One Or The Other

People, on the whole, don’t like to change their minds.

Always, transsexuals were told, let someone see you full face before you speak.   If they see you as a woman, your voice will be a woman’s voice.  If they don’t see you — like talking on the phone — that choice may well go the other way.

We called this “persistence of gender, ” the idea that once someone gendered you, created an image of you in their mind, they find it very hard to change that vision.

The real problem, of course, isn’t usually with people you just met.  Instead, it is with people who have known you for some time, people who have already pigeonholed you in their mind.  They will tend to see you as just changing clothes rather than really changing your choices.

The old advice for transsexuals was to leave their current space, go someplace new to live as a woman, and then, at least a year and a half later, maybe to go back to their old home.   This removal of encumbrances and assumptions allow transformation and separation from the past.

Today, most transpeople emerge in place, often keeping the same job, the same dwelling and the same connection to family.   This is reasonable — why should we have to give up everything to move on? — but it does create problems with becoming new.

For me, the image of who I am to my family, especially my sister and her friends, is pretty fixed.     This means that when I am around them, I am not a woman, just her brother in a dress.   I find that hard and upsetting.

For well over a decade, I have worked to create separation, always referring to myself as “her elder sibling,” and using initials rather than my given name.   I have been out in the family since the mid-1990s.  I even helped her find the foundation I use recently, knowing the same shade would suit her too.

I am not ashamed of my past as a gender neutral, androgynous male.   (I never really did “man” well, certainly not well enough to ever satisfy a straight gal.) My gender emergence isn’t about trying to break free from a false life; I started that process in the 1980s when I came out committed to gender play.

Persistence of gender, though, ends up requiring that you not send people into confusion, into a point where they have to change their mind about you.

People hate changing their mind so much that they often get angry when forced to do it, blaming the other person as a liar who fooled them, as a traitor who kept a huge secret, as a deceiver who made them look stupid in front of their friends and family.

As transpeople, we may just want to feel safe revealing all of us, showing our history, revealing the challenges that we have faced, marking how far we have come, but we know that to break persistence of gender we risk being hit hard by someone who feels we are hurting them by showing how myopic they have been.

Asking someone to change their mind is asking someone not just to question their beliefs about you, but often also shaking all their beliefs about who they are.   Are they really heterosexual, or might they be more?   Do they really know what they think they know about people they meet?   Who can they trust?

These are good questions to ask, questions that allow us to examine and strengthen our beliefs by getting them more clear, but the person who forces those questions is often seen as a dirty dog.

I know why people hang onto their first impressions, why they like to imagine that they understand the world, that their memories and understandings are fixed and sacrosanct.

Getting stuck behind those mindsets, though, feels dangerous, diminishing and sad.

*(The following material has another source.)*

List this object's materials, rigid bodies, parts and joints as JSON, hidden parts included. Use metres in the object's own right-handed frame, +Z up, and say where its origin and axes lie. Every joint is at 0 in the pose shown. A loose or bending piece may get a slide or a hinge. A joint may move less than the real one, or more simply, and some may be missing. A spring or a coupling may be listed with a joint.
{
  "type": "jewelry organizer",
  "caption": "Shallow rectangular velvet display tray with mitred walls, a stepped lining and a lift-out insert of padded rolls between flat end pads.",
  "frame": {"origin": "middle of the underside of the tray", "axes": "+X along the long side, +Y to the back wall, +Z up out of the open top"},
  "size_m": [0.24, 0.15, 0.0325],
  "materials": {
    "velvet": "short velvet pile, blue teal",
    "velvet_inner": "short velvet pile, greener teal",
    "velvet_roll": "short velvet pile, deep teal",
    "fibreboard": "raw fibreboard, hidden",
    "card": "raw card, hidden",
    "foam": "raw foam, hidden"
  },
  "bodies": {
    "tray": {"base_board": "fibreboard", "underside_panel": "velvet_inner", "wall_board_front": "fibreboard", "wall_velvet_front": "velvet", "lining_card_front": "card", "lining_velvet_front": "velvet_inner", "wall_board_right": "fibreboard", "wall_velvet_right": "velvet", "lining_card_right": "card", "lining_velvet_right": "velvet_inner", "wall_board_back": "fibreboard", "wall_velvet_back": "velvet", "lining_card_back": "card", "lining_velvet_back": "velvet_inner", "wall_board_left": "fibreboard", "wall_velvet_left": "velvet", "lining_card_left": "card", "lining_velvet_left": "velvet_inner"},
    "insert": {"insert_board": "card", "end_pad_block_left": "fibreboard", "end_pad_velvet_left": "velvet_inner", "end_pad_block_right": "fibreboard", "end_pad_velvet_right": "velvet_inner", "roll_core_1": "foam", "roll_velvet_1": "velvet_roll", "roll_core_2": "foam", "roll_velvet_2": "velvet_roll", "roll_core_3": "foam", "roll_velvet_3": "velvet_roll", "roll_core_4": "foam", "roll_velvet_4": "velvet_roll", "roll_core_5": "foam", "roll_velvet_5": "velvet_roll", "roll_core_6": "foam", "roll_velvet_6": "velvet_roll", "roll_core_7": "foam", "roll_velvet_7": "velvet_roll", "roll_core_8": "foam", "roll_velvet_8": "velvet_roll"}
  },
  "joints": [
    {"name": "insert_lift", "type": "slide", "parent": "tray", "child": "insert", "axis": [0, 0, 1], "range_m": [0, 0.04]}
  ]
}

If we don’t allow space for transformation, don’t commit to seeing and respecting change, then we can’t really complain about other people who feel stuck.

TBB recently met a buttoned up military type, crisp and masculine, who talked about their impending emergence as a transwoman.   “Once I looked into her eyes,” TBB said, “I knew that there was a girl inside there.”

One of the hardest things I do is hold open the space for other people to change, to support growth and healing in the world by everyone.   It would be easier to write people off, to decide I know who they are and dismiss their possibilities, but doing that means I don’t bless my own ability to change.

I had become a new person;
and those who knew the old person laughed at me.
The only man who behaved sensibly was my tailor:
he took my measure anew every time he saw me,
whilst all the rest went in with their old measurements
and expected them to fit me.
–George Bernard Shaw, “Man and Superman”

If you can’t change your mind, you can’t change your choices.
If you can’t change your choices, you can’t change your life.
If you can’t change your life, you can’t change the world.

It all starts by being in the moment, by seeing people as they are rather than as you expect them to be, by opening space for change.